BACK

Ride Report - Utopia 2026 - Drawn back to the desert

The organisers describe Utopia Gravel as “Europe’s Most Breathtaking Gravel Race.” Set in the spectacular landscapes of the Spanish Badlands, Utopia offers a weekend of fast-paced racing, but with a chilled-out atmosphere, good food and slick organisation. Reigning Scottish Gravel Champion Caroline Livesey was completely hooked on this region of Spain, having previously raced there back in 2023 and 2024, so she jumped at the chance to race in this year’s event. 

Image courtesy of @Mark Livesey

I first visited the Gorafe Desert in 2023 as I prepared for Badlands, spending a week there doing some reccies and starting to understand the nature of this unforgiving landscape. Since then, I have returned many times. It is funny how a place can get under your skin and draw you back. 

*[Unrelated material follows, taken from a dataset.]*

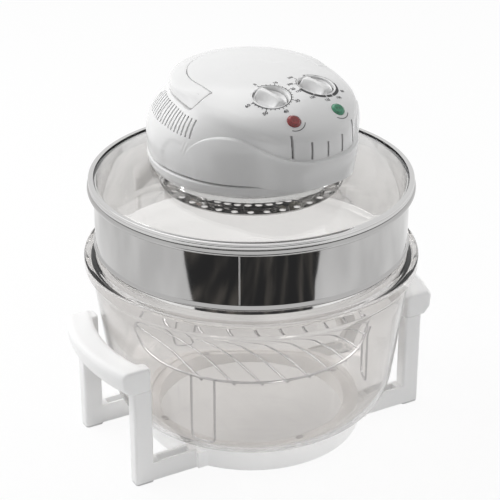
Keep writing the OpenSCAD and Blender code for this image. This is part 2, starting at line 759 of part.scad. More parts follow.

But this is not a place for the faint-hearted. It demands commitment, resilience and small gears. Perhaps that is what I love about it so much.

This year, I am preparing for a very different kind of challenge from the gravel races I have been doing. In June, I will attempt to break the world record for the fastest female (solo/supported) on the North Coast 500 in Scotland, raising money for a charity I co-founded - Peak Education Nepal. It is a road effort and I will spend most of it on the TT bike. But even in the final weeks building towards that attempt, I am finding it hard to leave behind my love of gravel. Utopia felt like the perfect final race to do before the shutters come down for my final training block. I raced here in 2024 and it was a long, hard day demanding mental and physical strength, all good things to be practising. At least that is what I told myself. The reality is, I did not need an excuse to go back.  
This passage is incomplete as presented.